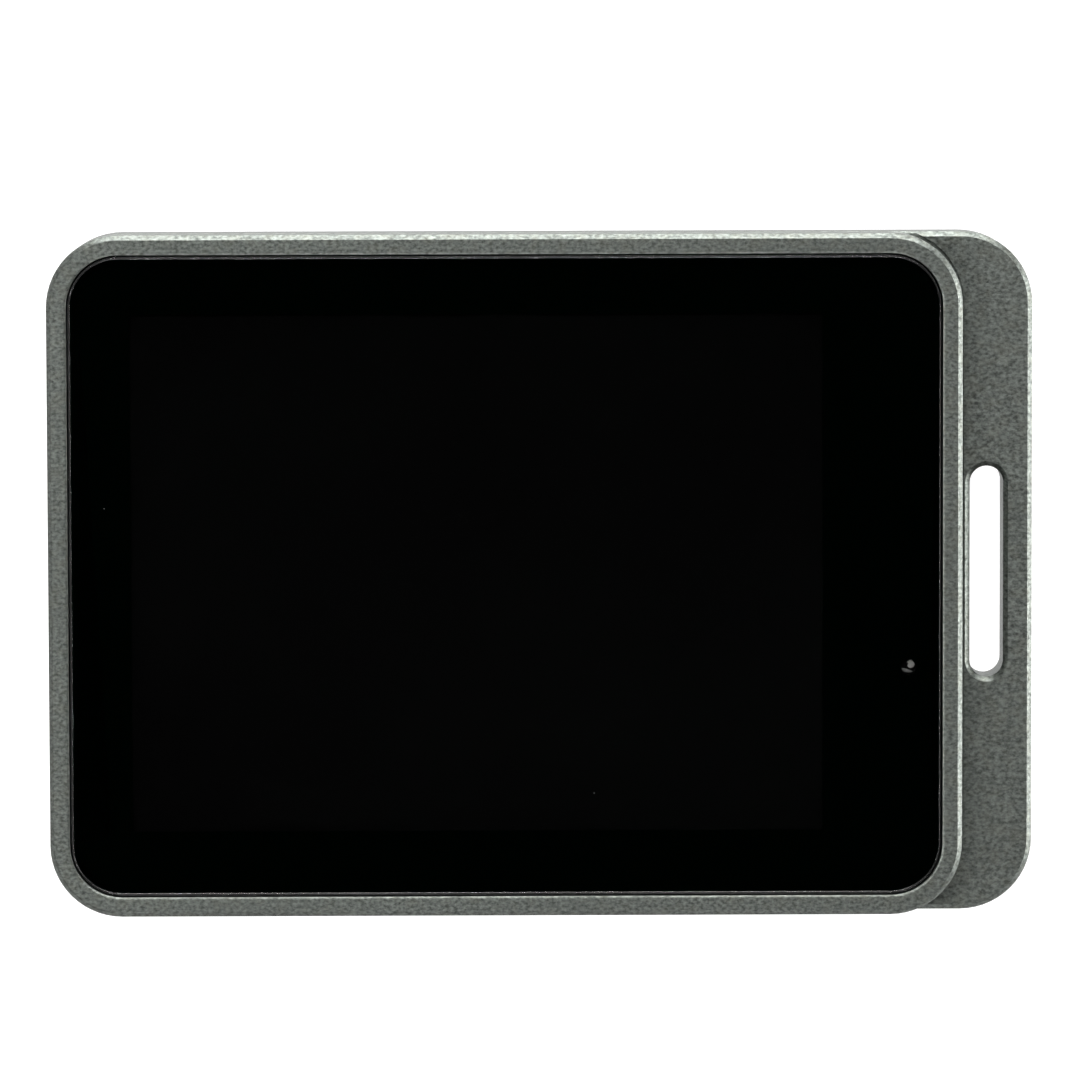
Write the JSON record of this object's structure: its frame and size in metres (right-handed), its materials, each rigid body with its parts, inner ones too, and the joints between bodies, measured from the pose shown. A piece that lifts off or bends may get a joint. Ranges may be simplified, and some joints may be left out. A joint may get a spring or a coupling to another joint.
{
  "type": "personal digital assistant",
  "caption": "Card-size pocket organiser: black touch glass in a two-part grey metal case, with a strap slot at one end, side keys and a charging port.",
  "frame": {"origin": "middle of the flat back face, which is the bottom face of the whole object's box", "axes": "+X along the length towards the strap slot, +Y across the width away from the side keys, +Z out of the screen"},
  "size_m": [0.082, 0.0568, 0.0084],
  "materials": {
    "rear_metal": "bead-blasted, anodised grey",
    "front_metal": "bead-blasted, anodised grey",
    "key_metal": "bead-blasted, anodised grey",
    "screw_steel": "dark machined",
    "board_screw_steel": "zinc plated",
    "cover_glass": "polished",
    "black_ink": "printed, opaque",
    "black_adhesive": "foam tape",
    "touch_film": "clear film",
    "ribbon": "polyimide, amber",
    "lcd_glass": "dark polariser over glass",
    "silicon": "black moulded package",
    "light_guide": "clear acrylic with white films",
    "tray_steel": "thin sheet",
    "led_white": "white light-emitting diodes on a strip",
    "sensor_lens": "clear dome on a grey package",
    "board_green": "green solder mask",
    "shield_steel": "tinned sheet",
    "components": "ceramic chips",
    "connector_plastic": "cream nylon",
    "port_steel": "nickel plated",
    "port_plastic": "black nylon",
    "contact_gold": "gold plated",
    "battery_foil": "laminated foil pouch",
    "white_tape": "double-sided tape",
    "red_lead": "silicone insulation",
    "black_lead": "silicone insulation",
    "speaker_plastic": "moulded box",
    "foam": "closed-cell foam",
    "mesh_cloth": "fine acoustic mesh",
    "microphone_can": "drawn can",
    "black_rubber": "moulded boot",
    "switch_steel": "switch case",
    "plunger_plastic": "black nylon"
  },
  "bodies": {
    "case": {"rear_shell": "rear_metal", "front_frame": "front_metal", "case_screws": "screw_steel", "cover_glass": "cover_glass", "ink_border": "black_ink", "glass_adhesive": "black_adhesive", "touch_sensor": "touch_film", "touch_flex": "ribbon", "lcd_cell": "lcd_glass", "display_driver_chip": "silicon", "backlight_guide": "light_guide", "backlight_frame": "tray_steel", "led_strip": "led_white", "display_flex": "ribbon", "light_sensor": "sensor_lens", "main_board": "board_green", "board_screws": "board_screw_steel", "processor_shield": "shield_steel", "processor_chip": "silicon", "memory_chip": "silicon", "power_chip": "silicon", "board_components": "components", "display_connector": "connector_plastic", "touch_connector": "connector_plastic", "usb_port_shell": "port_steel", "usb_port_tongue": "port_plastic", "usb_contacts": "contact_gold", "battery_cell": "battery_foil", "battery_tape": "white_tape", "battery_protection_board": "board_green", "battery_lead_positive": "red_lead", "battery_lead_negative": "black_lead", "battery_connector": "connector_plastic", "speaker": "speaker_plastic", "speaker_gasket": "foam", "speaker_mesh": "mesh_cloth", "microphone": "microphone_can", "microphone_boot": "black_rubber", "power_switch": "switch_steel", "volume_up_switch": "switch_steel", "volume_down_switch": "switch_steel"},
    "power_key": {"power_button": "key_metal", "power_switch_plunger": "plunger_plastic"},
    "volume_up_key": {"volume_up_button": "key_metal", "volume_up_switch_plunger": "plunger_plastic"},
    "volume_down_key": {"volume_down_button": "key_metal", "volume_down_switch_plunger": "plunger_plastic"}
  },
  "joints": [
    {"name": "power_press", "type": "slide", "parent": "case", "child": "power_key", "axis": [0, 1, 0], "range_m": [0, 0.00025], "stiffness_N_per_m": 4000, "springref_m": -0.0001},
    {"name": "volume_up_press", "type": "slide", "parent": "case", "child": "volume_up_key", "axis": [0, 1, 0], "range_m": [0, 0.00025], "stiffness_N_per_m": 4000, "springref_m": -0.0001},
    {"name": "volume_down_press", "type": "slide", "parent": "case", "child": "volume_down_key", "axis": [0, 1, 0], "range_m": [0, 0.00025], "stiffness_N_per_m": 4000, "springref_m": -0.0001}
  ]
}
━━━━━━━━━━━━━━━━
• Goal
Return the listing above in its exact form.

• Exercise answer
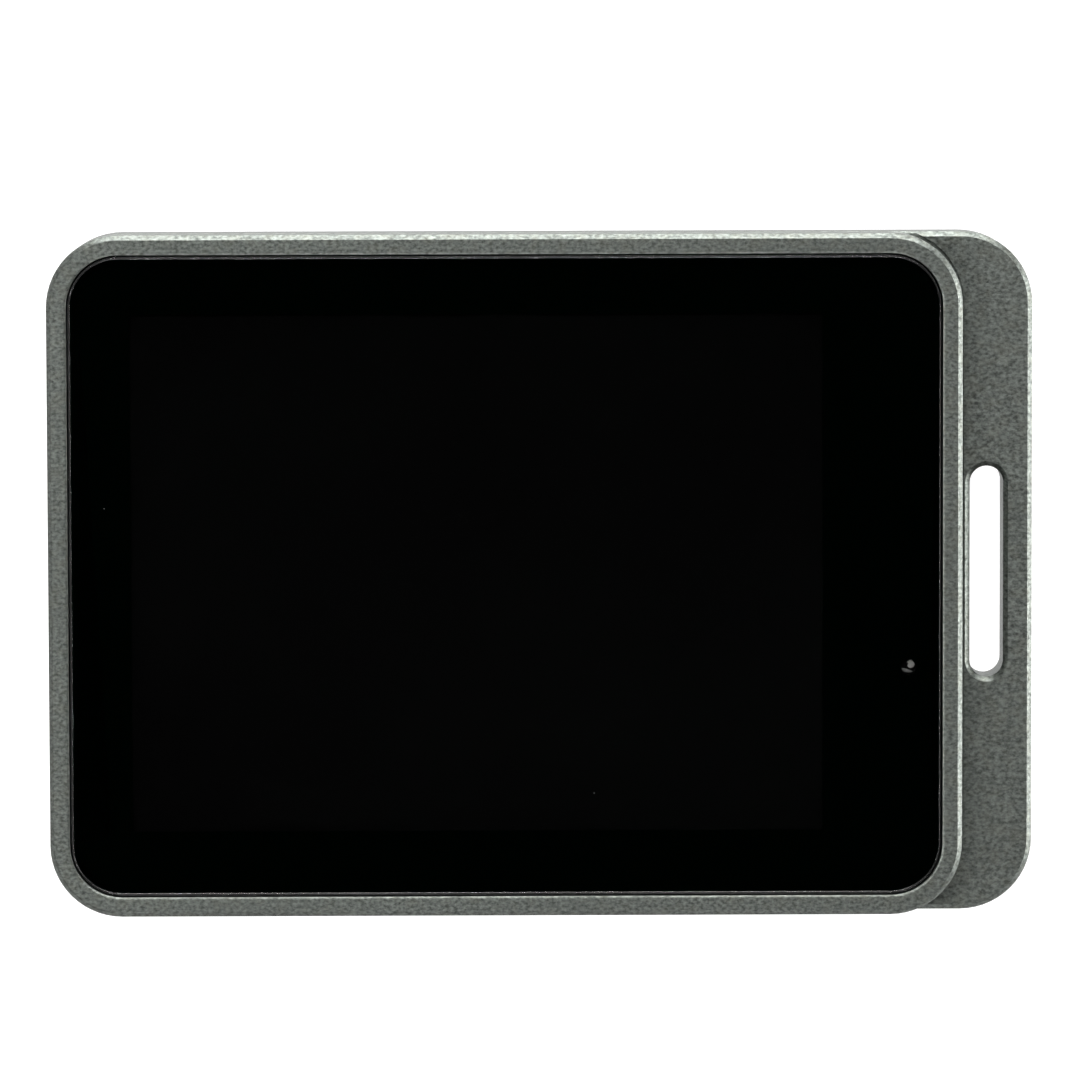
Write the JSON record of this object's structure: its frame and size in metres (right-handed), its materials, each rigid body with its parts, inner ones too, and the joints between bodies, measured from the pose shown. A piece that lifts off or bends may get a joint. Ranges may be simplified, and some joints may be left out. A joint may get a spring or a coupling to another joint.
{
  "type": "personal digital assistant",
  "caption": "Card-size pocket organiser: black touch glass in a two-part grey metal case, with a strap slot at one end, side keys and a charging port.",
  "frame": {"origin": "middle of the flat back face, which is the bottom face of the whole object's box", "axes": "+X along the length towards the strap slot, +Y across the width away from the side keys, +Z out of the screen"},
  "size_m": [0.082, 0.0568, 0.0084],
  "materials": {
    "rear_metal": "bead-blasted, anodised grey",
    "front_metal": "bead-blasted, anodised grey",
    "key_metal": "bead-blasted, anodised grey",
    "screw_steel": "dark machined",
    "board_screw_steel": "zinc plated",
    "cover_glass": "polished",
    "black_ink": "printed, opaque",
    "black_adhesive": "foam tape",
    "touch_film": "clear film",
    "ribbon": "polyimide, amber",
    "lcd_glass": "dark polariser over glass",
    "silicon": "black moulded package",
    "light_guide": "clear acrylic with white films",
    "tray_steel": "thin sheet",
    "led_white": "white light-emitting diodes on a strip",
    "sensor_lens": "clear dome on a grey package",
    "board_green": "green solder mask",
    "shield_steel": "tinned sheet",
    "components": "ceramic chips",
    "connector_plastic": "cream nylon",
    "port_steel": "nickel plated",
    "port_plastic": "black nylon",
    "contact_gold": "gold plated",
    "battery_foil": "laminated foil pouch",
    "white_tape": "double-sided tape",
    "red_lead": "silicone insulation",
    "black_lead": "silicone insulation",
    "speaker_plastic": "moulded box",
    "foam": "closed-cell foam",
    "mesh_cloth": "fine acoustic mesh",
    "microphone_can": "drawn can",
    "black_rubber": "moulded boot",
    "switch_steel": "switch case",
    "plunger_plastic": "black nylon"
  },
  "bodies": {
    "case": {"rear_shell": "rear_metal", "front_frame": "front_metal", "case_screws": "screw_steel", "cover_glass": "cover_glass", "ink_border": "black_ink", "glass_adhesive": "black_adhesive", "touch_sensor": "touch_film", "touch_flex": "ribbon", "lcd_cell": "lcd_glass", "display_driver_chip": "silicon", "backlight_guide": "light_guide", "backlight_frame": "tray_steel", "led_strip": "led_white", "display_flex": "ribbon", "light_sensor": "sensor_lens", "main_board": "board_green", "board_screws": "board_screw_steel", "processor_shield": "shield_steel", "processor_chip": "silicon", "memory_chip": "silicon", "power_chip": "silicon", "board_components": "components", "display_connector": "connector_plastic", "touch_connector": "connector_plastic", "usb_port_shell": "port_steel", "usb_port_tongue": "port_plastic", "usb_contacts": "contact_gold", "battery_cell": "battery_foil", "battery_tape": "white_tape", "battery_protection_board": "board_green", "battery_lead_positive": "red_lead", "battery_lead_negative": "black_lead", "battery_connector": "connector_plastic", "speaker": "speaker_plastic", "speaker_gasket": "foam", "speaker_mesh": "mesh_cloth", "microphone": "microphone_can", "microphone_boot": "black_rubber", "power_switch": "switch_steel", "volume_up_switch": "switch_steel", "volume_down_switch": "switch_steel"},
    "power_key": {"power_button": "key_metal", "power_switch_plunger": "plunger_plastic"},
    "volume_up_key": {"volume_up_button": "key_metal", "volume_up_switch_plunger": "plunger_plastic"},
    "volume_down_key": {"volume_down_button": "key_metal", "volume_down_switch_plunger": "plunger_plastic"}
  },
  "joints": [
    {"name": "power_press", "type": "slide", "parent": "case", "child": "power_key", "axis": [0, 1, 0], "range_m": [0, 0.00025], "stiffness_N_per_m": 4000, "springref_m": -0.0001},
    {"name": "volume_up_press", "type": "slide", "parent": "case", "child": "volume_up_key", "axis": [0, 1, 0], "range_m": [0, 0.00025], "stiffness_N_per_m": 4000, "springref_m": -0.0001},
    {"name": "volume_down_press", "type": "slide", "parent": "case", "child": "volume_down_key", "axis": [0, 1, 0], "range_m": [0, 0.00025], "stiffness_N_per_m": 4000, "springref_m": -0.0001}
  ]
}